I’m not getting this ordination to meet a specific requirement or get a job. Instead, I see it as preparation for any ministry God calls me to. Right now that means small group leadership and children’s Sunday School at my church, but who knows where it may lead. My focus is equipping and preparing myself so that whatever opportunity God brings me, lack of training or an ordination will not be an issue.
Thinking about the questions “what it is like to do ministry in this country,” and “what are some unique challenges in your geographic area”, the same issues come to mind—comfort, prosperity, and laziness. I think it’s relatively easy to do ministry in the United States because of our freedom and resources. However, it is difficult to be fruitful because there is little “good soil” for the seed to take hold and for its roots to go deep. I’m a firm believer that conflict and challenge are tools to grow, strengthen, and spur us forward. In America, it seems like we’re too comfortable to even consider that. It reminds me of Homer’s Odyssey when they land on the island of the Lotus Eaters. There is so much comfort and ease, they forget their mission and continually put it off until years slipped away. That’s what ministry is like in America. It’s so comfortable and easy that spiritual disciplines aren’t disciplines at all. The Gospel is put off or approached haphazardly, resulting in weak or false converts. There is also a strong sense of intellectualism and being too smart for God. Liberal beliefs are incubated at the universities and then spread. Everything is subjective. The only wrong is to tell someone they are wrong, and though the value of love for others is high, it’s completely void of truth. Not only is everyone too smart for God, but no one thinks they need Him.
Your free ministry training has given me preparation that I otherwise would have put off or maybe not even pursued. It’s helped me fill in gaps in my knowledge and theology. As I continue to serve in multiple capacities, I haven’t really focused on a single ministry. I have learned the importance of and tried to incorporate discipleship into all of my ministries. I think too often we see discipleship as a ministry that is done instead of other ministries, which is a big mistake. Discipleship is key in each of my ministries as I work on growing up and multiplying other leaders beneath and alongside me. If I’m teaching a life group, I’m also raising up a co-leader to eventually lead his own group. If I’m teaching children’s Sunday School, I’m raising up kids who can assist/co-lead while growing my assistant into a leader.

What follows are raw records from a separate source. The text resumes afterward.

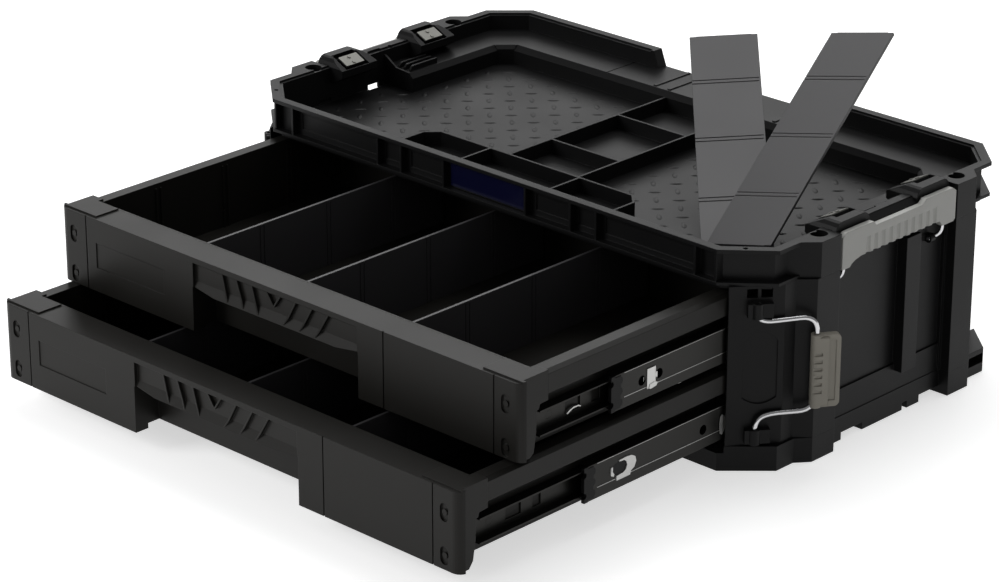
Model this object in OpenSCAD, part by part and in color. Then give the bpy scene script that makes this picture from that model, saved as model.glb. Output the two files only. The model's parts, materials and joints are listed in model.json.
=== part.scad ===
// Portable tool box with two drawers, an open top tray and removable dividers.
// Millimetres. +Z is up and the drawers pull out towards -Y.
// The origin is the middle of the base, on the ground.

/* [Case] */
// Overall width over the side pillars
case_w = 562; // [552:1:580]
// Overall depth of the case
case_d = 312;
// Height of the tray rim above the ground
case_h = 175; // [173:1:185]
// How far the side pillars stand out from the side panels
pillar_out = 11;
// Room between the side panel and the drawer opening
side_cavity = 26.5;
// Thickness of the moulded walls
skin = 2.5; // [2:0.1:3]
// Front corner cut, measured across
front_cut_x = 34.7;
// Front corner cut, measured front to back
front_cut_y = 29.5;
// Rear corner cut, measured across
rear_cut_x = 29.6;
// Rear corner cut, measured front to back
rear_cut_y = 28.3;
// Height of the band round the tray
band_h = 28;
// Height of the plinth
plinth_h = 20;
// How far the plinth stands out from the side panels
plinth_out = 2;
// Top of the base floor, under the lower drawer
base_floor_z = 14.5;
// Thickness of the base floor
base_floor_t = 4;
// Side clearance of the front corner posts behind the rim corner
post_back = 4.4;

/* [Top tray] */
// Depth of the tray below its rim
tray_depth = 31;
// Thickness of the tray floor
tray_floor_t = 2;
// Width of the flat rim
rim_w = 10;
// How far the band wall stands back under the rim
band_back = 7;
// Thickness of the rim flange
rim_t = 3;
// Width of the small step inside the rim
rim_step = 2.5;
// Thickness of the flange under the band
low_flange_t = 2.5;
// Drop from the rim to the benches
bench_drop = 14.5; // [12:0.5:17]
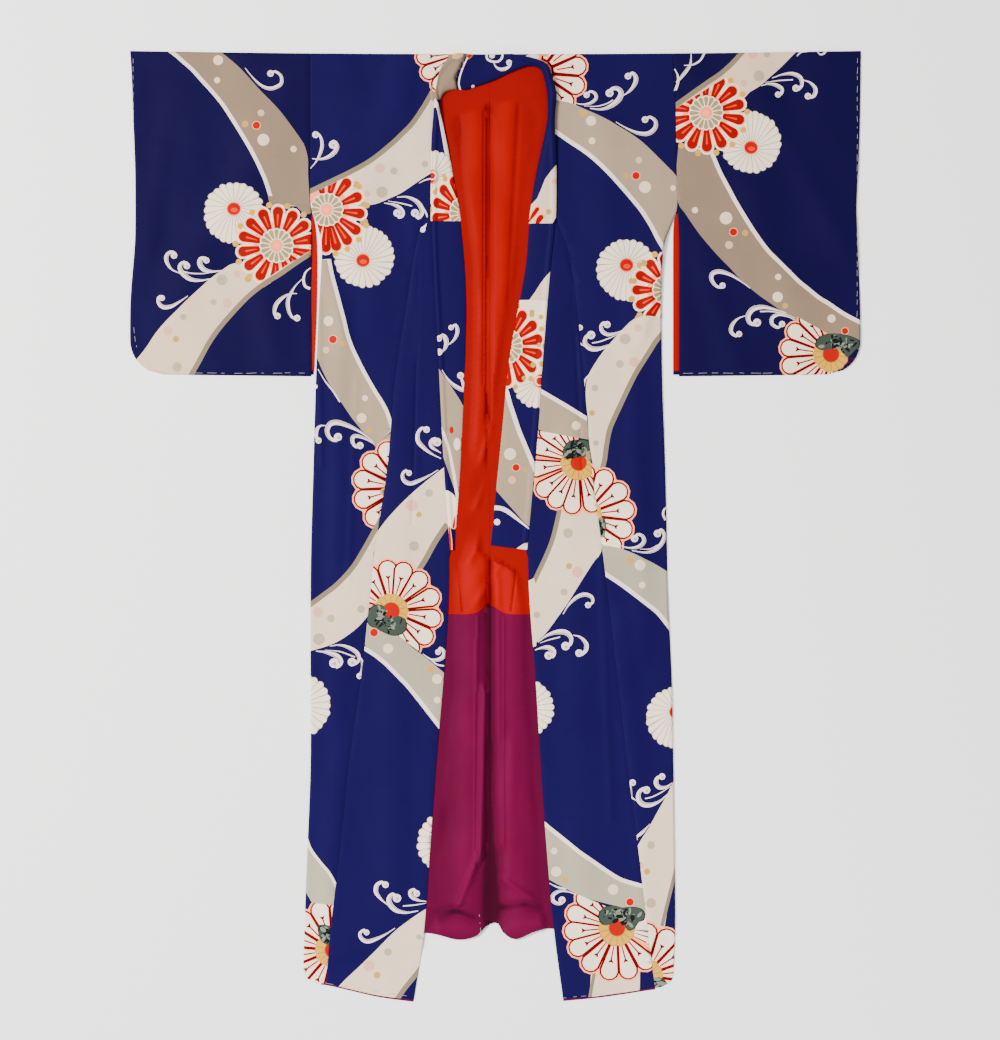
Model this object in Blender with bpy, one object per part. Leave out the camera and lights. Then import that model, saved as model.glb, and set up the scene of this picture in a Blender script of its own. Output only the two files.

Over all, my ministries aren’t focused solely on leading, but on growing up and multiplying leaders. I would appreciate prayer in that venture and as I work to find where God is calling me. Though I would say that I mostly identify myself right now as an “Equipping and Training Leadership” style of pastor/leader, I’m just not sure what that’s going to looks like specifically. As this stage of preparation and training draws to a close, I’m anxious to see where He will lead me next.